Hello after a long time :)
I am TokenBender.
Some of you may remember my previous model - codeCherryPop
It was very kindly received so I am hoping I won’t be killed this time as well.
Releasing EvolvedSeeker-1.3B v0.0.1
A 1.3B model with 68.29% on HumanEval.
The base model is quite cracked, I just did with it what I usually try to do with every coding model.
Here is the model - https://huggingface.co/TokenBender/evolvedSeeker_1_3
I will post this in TheBloke’s server for GGUF but I find that Deepseek coder’s GGUF sucks for some reason so let’s see.
EvolvedSeeker v0.0.1 (First phase)
This model is a fine-tuned version of deepseek-ai/deepseek-coder-1.3b-base on 50k instructions for 3 epochs.
I have mostly curated instructions from evolInstruct datasets and some portions of glaive coder.
Around 3k answers were modified via self-instruct.
Recommended format is ChatML, Alpaca will work but take care of EOT token
This is a very early version of 1.3B sized model in my major project PIC (Partner-in-Crime)
Going to teach this model json/md adherence next.
I will just focus on simple things that I can do for now but anything you guys will say will be taken into consideration for fixes.
Interesting, is Partner in Crime (PIC) like an open source co-pilot type project? I haven’t heard of it before (did you coin this phrase yourself, or is it well known)?
I ask because the tasks you describe (json/md/function calling/empathy) and then the name itself, all basically make it sound like the “open source” models equivalent of a co-pilot model.
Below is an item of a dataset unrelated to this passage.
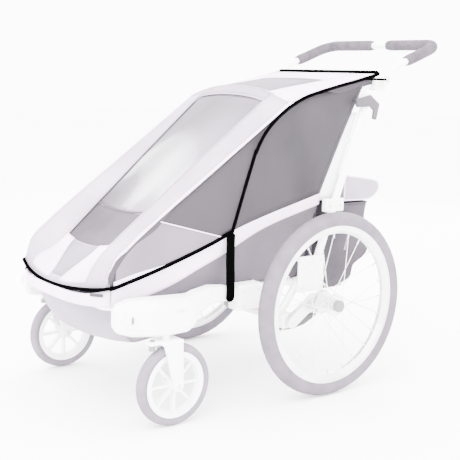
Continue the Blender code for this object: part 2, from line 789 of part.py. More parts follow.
def bar_path():
    """The handlebar's centre line from its left pivot, up, back and around to the right one."""
    half = [
        (BAR_X, *BAR_PIVOT),
        (BAR_X, 0.300, 0.868),
        (BAR_X, 0.370, 0.893),
        (BAR_X, *CROSSBAR),
    ]
    points = half + [(-x, y, z) for x, y, z in reversed(half)]
    return rounded(points, 0.055)


def handlebar():
    """The bent tube, with a flat eye at each pivot."""
    eyes = [drum(sign * 0.2158, sign * 0.2342, *BAR_PIVOT, 0.016, 16) for sign in (1, -1)]
    return union(swept(bar_path(), BAR_R), *eyes)


def grip():
    """One foam grip: half the crossbar, the bend and the upper part of the leg."""
    path = [p for p in bar_path() if p.x > 0.0 and p.y > 0.340]
    path = [Vector((BAR_X, 0.330, 0.8787))] + path + [Vector((0.030, *CROSSBAR))]
    return cut(swept(path, GRIP_R, 12), swept(bar_path(), BAR_R + GAP))


# --- Assembly -------------------------------------------------------------------------------------


def build_wheels(root):
    """Suspension arms, rear wheels and casters, left and right."""
    arms, wheels, buttons, steers, rollers, locks = [], [], [], [], [], []
    for side, sign in (("left", 1), ("right", -1)):
        hub = (sign * TRACK_X, 0, WHEEL_R)
        arms.append(Joint(f"suspension_{side}", (sign * 0.2455, *ARM_PIVOT), root))
        wheels.append(Joint(f"rear_wheel_spin_{side}", hub, arms[-1]))
        buttons.append(Joint(f"button_push_{side}", hub, wheels[-1]))
        steers.append(Joint(f"caster_steer_{side}", (sign * CASTER_X, STEER_Y, 0.2), root))
        roll = (sign * CASTER_X, CASTER_AXLE_Y, CASTER_R)
        rollers.append(Joint(f"caster_spin_{side}", roll, steers[-1]))
        locks.append(Joint(f"lock_pull_{side}", (sign * CASTER_X, STEER_Y, 0.2), steers[-1]))

    pair(swing_arm(), "swing_arm", BRIGHT_ALLOY, *arms)
    tread = tyre(TRACK_X, 0, WHEEL_R, WHEEL_R, TYRE_W, RIM_R + GAP, 48)
    pair(tread, "rear_tyre", GREY_RUBBER, *wheels)
    band = rim(TRACK_X, 0, WHEEL_R, RIM_R, RIM_DEPTH, 0.026, 48)
    pair(band, "rear_rim", BRIGHT_ALLOY, *wheels)
    pair(rear_hub(), "rear_hub_and_spokes", BRIGHT_ALLOY, *wheels)
    pair(axle_button(), "axle_button", GREY_PLASTIC, *buttons)

    pair(caster_fork(), "caster_fork", WHITE_PLASTIC, *steers)
    place = (CASTER_X, CASTER_AXLE_Y, CASTER_R)
    tread = tyre(*place, CASTER_R, CASTER_TYRE_W, CASTER_RIM_R + GAP, 32)
    pair(tread, "caster_tyre", GREY_RUBBER, *rollers)
    pair(caster_wheel(), "caster_wheel", WHITE_PLASTIC, *rollers)
    pair(caster_lock(), "caster_lock", GREY_PLASTIC, *locks)


def build_lower_frame(root):
    """Everything that stays with the floor of the cabin."""
    pair(side_rail(), "side_rail", WHITE_TUBE, root, root)
    pair(rear_leg(), "rear_leg", WHITE_TUBE, root, root)
    pair(caster_arm(), "caster_arm", WHITE_PLASTIC, root, root)
    pair(arm_clamp(), "arm_clamp", WHITE_PLASTIC, root, root)
    pair(leaf_spring(), "leaf_spring", GREY_PLASTIC, root, root)
    front = swept([(-0.1295, FRONT_TUBE_Y, RAIL_Z), (0.1295, FRONT_TUBE_Y, RAIL_Z)], TUBE_R)
    root.carry(front, "front_cross_tube", WHITE_TUBE)
    axle = swept([(-0.1795, *ARM_PIVOT), (0.1795, *ARM_PIVOT)], 0.012, 12)
    root.carry(axle, "axle_tube", WHITE_TUBE)
    pedal = Joint("brake_press", (PEDAL_X, *ARM_PIVOT), root)
    pedal.carry(brake_pedal(), "brake_pedal", GREY_PLASTIC)
    root.carry(floor_tub(), "floor_tub", GREY_FABRIC)
    root.carry(seat_pad(), "seat_pad", GREY_FABRIC)
    pair(lower_side(), "lower_side", GREY_FABRIC, root, root)
    pair(side_window(), "side_window", DARK_MESH, root, root)
    pair(side_strap(), "side_strap", BLACK_WEBBING, root, root)


def build_canopy(canopy):
    """The folding roof frame with its fabric, the lift-up front cover and the handlebar."""
    pair(canopy_tube(), "canopy_tube", WHITE_TUBE, canopy, canopy)
    pair(bar_knuckle(), "bar_knuckle", WHITE_PLASTIC, canopy, canopy)
    canopy.carry(roof_bow(), "roof_bow", WHITE_TUBE)
    rear = swept([(-0.1845, 0.246, 0.812), (0.1845, 0.246, 0.812)], 0.010)
    canopy.carry(rear, "roof_cross_tube", WHITE_TUBE)
    canopy.carry(roof_panel(), "roof_panel", PALE_FABRIC)

    cover = Joint("cover_lift", (0, *COVER_HINGE), canopy)
    cover.carry(front_cover(), "front_cover", PALE_FABRIC)
    cover.carry(front_window(), "front_window", CLEAR_FILM)

    bar = Joint("handlebar_tilt", (0, *BAR_PIVOT), canopy)
    bar.carry(handlebar(), "handlebar_tube", WHITE_TUBE)
    pair(grip(), "grip", GREY_FOAM, bar, bar)


def build_back_frame(back):
    """The uprights with the backrest, harness, bag and latches."""
    pair(upright(), "upright", WHITE_TUBE, back, back)
    y, z = back_frame_point(0.120, 0.0)
    back.carry(swept([(-0.2040, y, z), (0.2040, y, z)], 0.008), "back_cross_tube", WHITE_TUBE)
    back.carry(backrest_pad(), "backrest_pad", GREY_FABRIC)
    back.carry(harness(), "harness", BLACK_WEBBING)
    back.carry(cargo_bag(), "cargo_bag", GREY_FABRIC)
    lid = Joint("bag_lid_open", (0, *LID_HINGE), back)
    lid.carry(bag_lid(), "bag_lid", PALE_FABRIC)
    sides = (("left", 0.23), ("right", -0.23))
    latches = [Joint(f"latch_{side}", (x, *TOP_PIVOT), back) for side, x in sides]
    pair(latch_lever(), "latch_lever", GREY_PLASTIC, *latches)


def build():
    remove_all()
    root = Joint("trailer", (0, 0, 0))
    build_wheels(root)
    build_lower_frame(root)
    canopy = Joint("frame_fold", (0, *FRONT_PIVOT), root)
    build_canopy(canopy)
    back = Joint("back_fold", (0, *TOP_PIVOT), canopy)
    build_back_frame(back)


build()
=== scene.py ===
"""The looks of a child carrier in its stroller trim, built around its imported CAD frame.

Places are measured from the rear axle line, as in the CAD source: y = 0 is the axle, z = 0 the
ground, the front is towards -Y and the rider's left is +X. at() turns them into the row frame.
"""

import itertools
import math

import bmesh
import bpy
from mathutils import Matrix, Vector


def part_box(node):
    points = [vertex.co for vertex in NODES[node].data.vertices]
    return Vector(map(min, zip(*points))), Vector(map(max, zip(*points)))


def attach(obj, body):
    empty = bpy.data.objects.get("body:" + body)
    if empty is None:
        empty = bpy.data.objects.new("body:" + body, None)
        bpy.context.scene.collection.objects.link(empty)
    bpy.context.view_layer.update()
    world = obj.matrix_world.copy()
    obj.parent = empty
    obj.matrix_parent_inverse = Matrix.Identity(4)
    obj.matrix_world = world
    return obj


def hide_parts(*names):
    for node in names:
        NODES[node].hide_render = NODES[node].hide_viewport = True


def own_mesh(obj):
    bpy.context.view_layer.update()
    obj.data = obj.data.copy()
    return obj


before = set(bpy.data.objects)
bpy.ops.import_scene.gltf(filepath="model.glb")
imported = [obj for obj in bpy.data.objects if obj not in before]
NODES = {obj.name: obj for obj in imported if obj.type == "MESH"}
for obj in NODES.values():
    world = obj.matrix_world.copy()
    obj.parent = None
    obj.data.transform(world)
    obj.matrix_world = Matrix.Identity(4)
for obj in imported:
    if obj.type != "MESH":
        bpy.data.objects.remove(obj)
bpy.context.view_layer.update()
AXLE_Y = (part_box("rear_rim_left")[0].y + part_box("rear_rim_left")[1].y) / 2
SIDES = (("left", 1), ("right", -1))

# --- Driving dimensions, repeated from the CAD source ---

TRACK_X, WHEEL_R, RIM_R, TYRE_W = 0.313, 0.243, 0.206, 0.040
CASTER_X, CASTER_AXLE_Y, CASTER_R, CASTER_RIM_R, CASTER_TYRE_W = 0.271, -0.469, 0.100, 0.078, 0.030
SPOKES = 24
PANEL_X = 0.2028
TOP_PIVOT = (0.190, 0.770)
UPRIGHT_FOOT = (0.030, 0.335)
BAR_X, BAR_PIVOT, CROSSBAR = 0.225, (0.250, 0.825), (0.466, 0.930)
GRIP_R = 0.0155
HEM_Y, HEM_CORNER_Y, HEM_Z = -0.649, -0.617, 0.3155
COVER_TOP_Y, COVER_TOP_Z = -0.090, 0.797
ROOF_Y = (-0.0845, 0.242)
COVER_HALF_WIDTH = [(-0.617, 0.205), (-0.500, 0.207), (-0.300, 0.211), (-0.080, 0.217)]
COVER_EDGE_Z = [(-0.617, 0.333), (-0.605, 0.376), (-0.560, 0.423), (-0.500, 0.470)]
COVER_EDGE_Z += [(-0.320, 0.597), (-0.080, 0.766)]
ROOF_HALF_WIDTH = [(-0.085, 0.217), (0.060, 0.208), (0.242, 0.204)]
ROOF_EDGE_Z = [(-0.085, 0.763), (-0.036, 0.779), (0.057, 0.801), (0.154, 0.823), (0.242, 0.842)]
ROOF_MIDDLE_Z = [(-0.085, 0.799), (0.050, 0.815), (0.150, 0.828), (0.242, 0.842)]
BELLY_X, BELLY_CENTRE = 0.1705, (-0.490, 0.285)
BELT_TOP = [(-0.598, 0.331), (-0.468, 0.365), (-0.317, 0.413), (-0.236, 0.444), (0.042, 0.519)]
BELT_FOOT = [(-0.600, 0.287), (-0.508, 0.301), (-0.433, 0.321), (-0.347, 0.355), (-0.280, 0.381)]
BELT_FOOT += [(-0.159, 0.435), (0.042, 0.490)]
WINDOW_TOP = [(-0.597, 0.364), (-0.560, 0.410), (-0.500, 0.458), (-0.320, 0.584), (-0.110, 0.730)]
WINDOW_TOP += [(-0.036, 0.770), (0.057, 0.793), (0.120, 0.803), (0.186, 0.806)]
POCKET_TOP = [(-0.590, 0.372), (-0.560, 0.409), (-0.500, 0.456), (-0.470, 0.478)]
POCKET_CORNER, POCKET_TIP, POCKET_FOOT_Y = (-0.470, 0.478), (-0.286, 0.427), -0.590
ARM_FACE_X = [(-0.607, 0.232), (-0.598, 0.246), (-0.575, 0.263), (-0.530, 0.285), (-0.490, 0.298)]
ARM_FACE_X += [(-0.440, 0.295), (-0.418, 0.287)]
STRAP_Y, STRAP_WIDTH, STRAP_LENGTH = -0.258, 0.026, 0.170
WINDOW_V = (0.172, 0.955)  # the front window's foot and top, as shares of the way up the cover
CROSS_SEAM_V = 0.34
THREAD, STITCH = 0.0012, 0.0042  # the pitch of the threads and of the stitches
FINE, COARSE = 0.0004, 0.0005  # how deep the threads' relief is
SURROUND = 12.0  # brightness of the white studio around the object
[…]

Do you plan to fine tune the 7b as well?
Ok, it finally downloaded and I’ve spent a few minutes with it. It keeps getting into endless pathways of jaron (e.g., “fair play make world communal environment tolerant embraces diversity embrace equity promote unity instill resilience proactive leadership” and it just goes on like that–no punctuation, no connecting words–until it reaches the token limit.) What loader and settings work best with this model?
Try the chat inference code mentioned in the model card if you’re running it on GPU. The size is good enough to test on free colab as well.
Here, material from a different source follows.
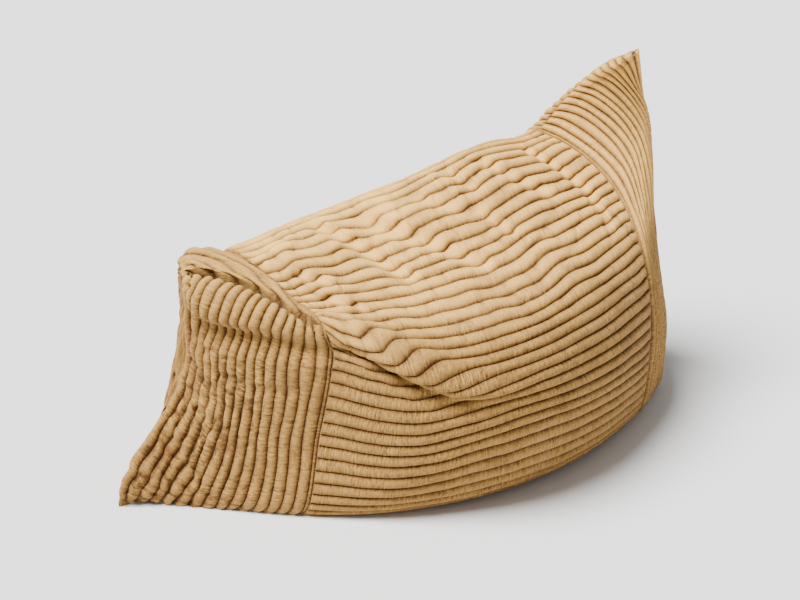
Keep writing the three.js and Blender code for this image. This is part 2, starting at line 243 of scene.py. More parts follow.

That definitely works better. I wouldn’t trust it too far though. It just told me I can remove the first part of a file with one seek() and one truncate() call…
Thank you. Really interesting. I have a question for you. Do you happen know of there are any trained from scratch coding model projects? The reason I ask is I have a very specific idea about how to best teach an LLM to program, but it requires changing some details at the very base encoding level and a change in presentation of the training data. I’ve been programming for over 30 years now and I strongly suspect there is this fairly simple trick to improving coding models, so I’d like to look at something open source that starts from the very beginning. Then I can investigate how hard it would be to implement what I’m thinking. The design I have should result in very small but capable models.